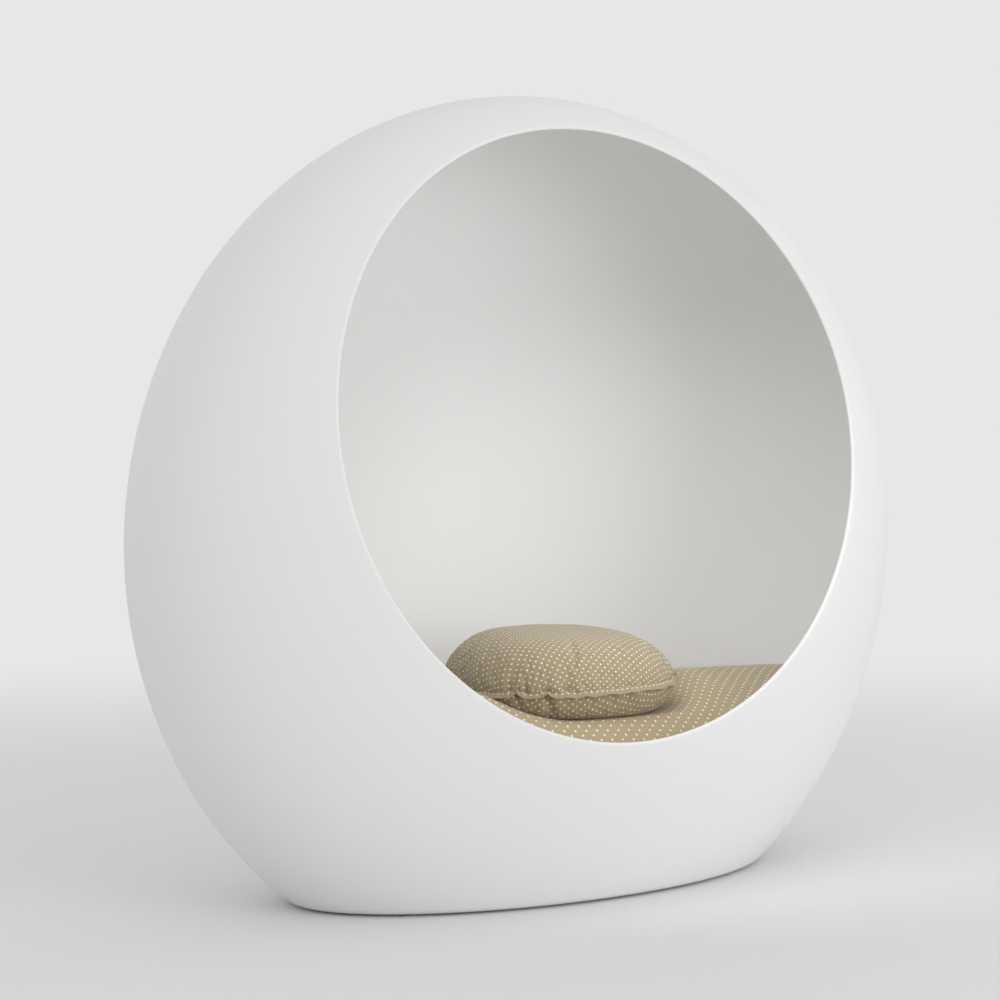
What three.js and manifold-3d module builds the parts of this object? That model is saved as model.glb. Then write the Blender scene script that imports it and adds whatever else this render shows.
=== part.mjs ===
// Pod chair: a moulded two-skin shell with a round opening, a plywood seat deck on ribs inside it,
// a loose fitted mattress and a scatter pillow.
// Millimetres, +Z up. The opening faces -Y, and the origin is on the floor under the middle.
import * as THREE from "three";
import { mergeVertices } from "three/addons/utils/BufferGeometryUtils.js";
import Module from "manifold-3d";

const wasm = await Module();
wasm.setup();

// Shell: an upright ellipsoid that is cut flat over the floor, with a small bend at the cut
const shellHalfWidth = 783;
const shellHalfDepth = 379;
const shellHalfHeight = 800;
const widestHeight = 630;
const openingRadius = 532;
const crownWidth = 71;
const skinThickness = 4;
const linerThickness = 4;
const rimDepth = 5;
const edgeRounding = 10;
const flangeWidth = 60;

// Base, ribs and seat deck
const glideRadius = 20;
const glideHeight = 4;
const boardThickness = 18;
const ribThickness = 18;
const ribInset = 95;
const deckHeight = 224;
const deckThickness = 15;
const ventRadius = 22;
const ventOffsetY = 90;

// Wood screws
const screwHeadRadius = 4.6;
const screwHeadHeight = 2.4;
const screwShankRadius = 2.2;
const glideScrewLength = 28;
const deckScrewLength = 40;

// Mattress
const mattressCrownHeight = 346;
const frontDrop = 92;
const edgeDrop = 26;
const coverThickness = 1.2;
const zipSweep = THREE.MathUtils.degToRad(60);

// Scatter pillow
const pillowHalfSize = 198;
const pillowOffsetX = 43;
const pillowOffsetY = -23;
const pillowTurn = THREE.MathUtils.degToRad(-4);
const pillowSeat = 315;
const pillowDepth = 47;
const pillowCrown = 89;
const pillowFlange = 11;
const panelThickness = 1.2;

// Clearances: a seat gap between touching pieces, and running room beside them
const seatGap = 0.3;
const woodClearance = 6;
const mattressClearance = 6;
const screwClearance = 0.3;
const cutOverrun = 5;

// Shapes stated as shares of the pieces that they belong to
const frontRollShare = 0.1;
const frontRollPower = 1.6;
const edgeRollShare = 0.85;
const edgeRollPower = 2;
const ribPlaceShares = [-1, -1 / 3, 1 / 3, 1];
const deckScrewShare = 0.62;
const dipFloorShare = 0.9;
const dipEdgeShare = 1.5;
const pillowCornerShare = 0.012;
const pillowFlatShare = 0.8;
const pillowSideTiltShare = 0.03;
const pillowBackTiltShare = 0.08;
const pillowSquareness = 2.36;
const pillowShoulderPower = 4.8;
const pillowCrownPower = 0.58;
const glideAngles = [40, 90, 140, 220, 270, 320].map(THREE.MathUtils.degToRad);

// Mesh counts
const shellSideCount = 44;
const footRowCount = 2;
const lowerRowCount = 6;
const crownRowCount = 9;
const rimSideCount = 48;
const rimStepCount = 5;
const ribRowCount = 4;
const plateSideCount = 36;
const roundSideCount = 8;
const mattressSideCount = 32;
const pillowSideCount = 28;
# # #
** DIRECTIVE **
Repeat the listing in full, keeping every line exactly as it is.

** SOLUTION FOR THIS EXERCISE **
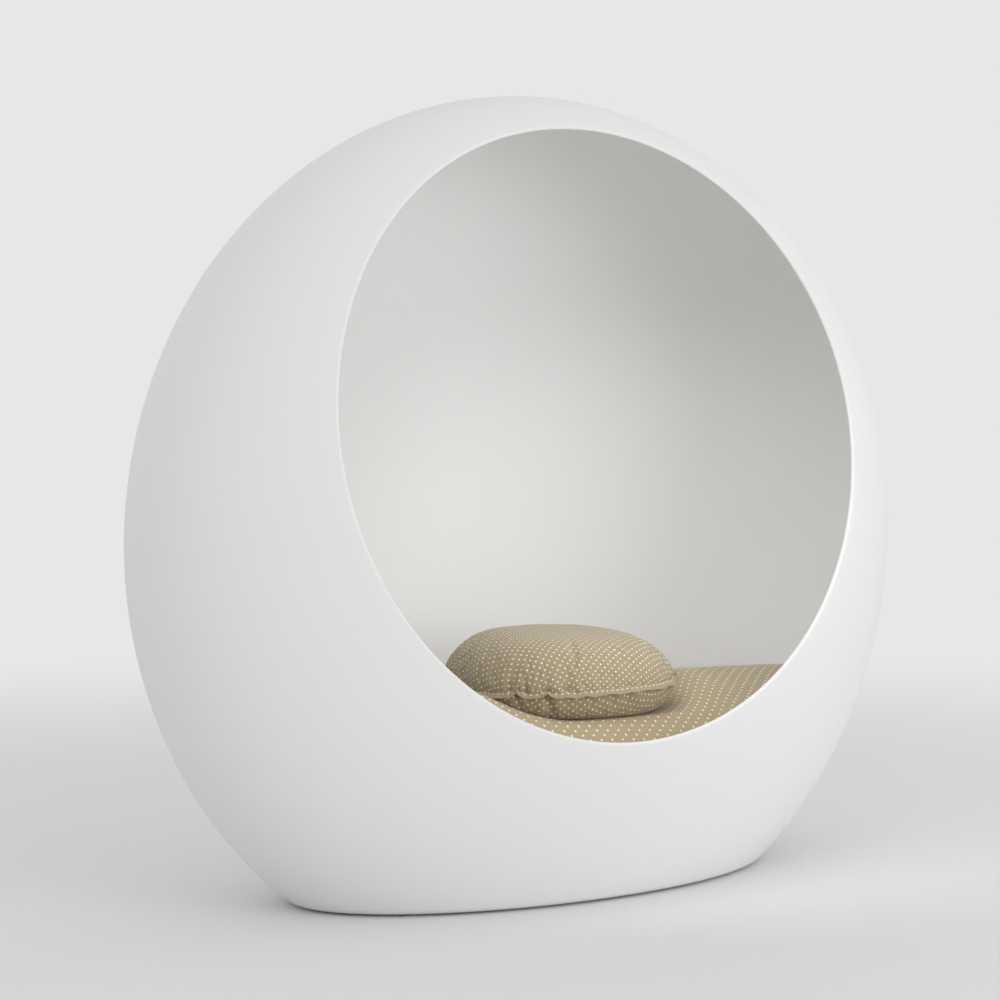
What three.js and manifold-3d module builds the parts of this object? That model is saved as model.glb. Then write the Blender scene script that imports it and adds whatever else this render shows.
=== part.mjs ===
// Pod chair: a moulded two-skin shell with a round opening, a plywood seat deck on ribs inside it,
// a loose fitted mattress and a scatter pillow.
// Millimetres, +Z up. The opening faces -Y, and the origin is on the floor under the middle.
import * as THREE from "three";
import { mergeVertices } from "three/addons/utils/BufferGeometryUtils.js";
import Module from "manifold-3d";

const wasm = await Module();
wasm.setup();

// Shell: an upright ellipsoid that is cut flat over the floor, with a small bend at the cut
const shellHalfWidth = 783;
const shellHalfDepth = 379;
const shellHalfHeight = 800;
const widestHeight = 630;
const openingRadius = 532;
const crownWidth = 71;
const skinThickness = 4;
const linerThickness = 4;
const rimDepth = 5;
const edgeRounding = 10;
const flangeWidth = 60;

// Base, ribs and seat deck
const glideRadius = 20;
const glideHeight = 4;
const boardThickness = 18;
const ribThickness = 18;
const ribInset = 95;
const deckHeight = 224;
const deckThickness = 15;
const ventRadius = 22;
const ventOffsetY = 90;

// Wood screws
const screwHeadRadius = 4.6;
const screwHeadHeight = 2.4;
const screwShankRadius = 2.2;
const glideScrewLength = 28;
const deckScrewLength = 40;

// Mattress
const mattressCrownHeight = 346;
const frontDrop = 92;
const edgeDrop = 26;
const coverThickness = 1.2;
const zipSweep = THREE.MathUtils.degToRad(60);

// Scatter pillow
const pillowHalfSize = 198;
const pillowOffsetX = 43;
const pillowOffsetY = -23;
const pillowTurn = THREE.MathUtils.degToRad(-4);
const pillowSeat = 315;
const pillowDepth = 47;
const pillowCrown = 89;
const pillowFlange = 11;
const panelThickness = 1.2;

// Clearances: a seat gap between touching pieces, and running room beside them
const seatGap = 0.3;
const woodClearance = 6;
const mattressClearance = 6;
const screwClearance = 0.3;
const cutOverrun = 5;

// Shapes stated as shares of the pieces that they belong to
const frontRollShare = 0.1;
const frontRollPower = 1.6;
const edgeRollShare = 0.85;
const edgeRollPower = 2;
const ribPlaceShares = [-1, -1 / 3, 1 / 3, 1];
const deckScrewShare = 0.62;
const dipFloorShare = 0.9;
const dipEdgeShare = 1.5;
const pillowCornerShare = 0.012;
const pillowFlatShare = 0.8;
const pillowSideTiltShare = 0.03;
const pillowBackTiltShare = 0.08;
const pillowSquareness = 2.36;
const pillowShoulderPower = 4.8;
const pillowCrownPower = 0.58;
const glideAngles = [40, 90, 140, 220, 270, 320].map(THREE.MathUtils.degToRad);

// Mesh counts
const shellSideCount = 44;
const footRowCount = 2;
const lowerRowCount = 6;
const crownRowCount = 9;
const rimSideCount = 48;
const rimStepCount = 5;
const ribRowCount = 4;
const plateSideCount = 36;
const roundSideCount = 8;
const mattressSideCount = 32;
const pillowSideCount = 28;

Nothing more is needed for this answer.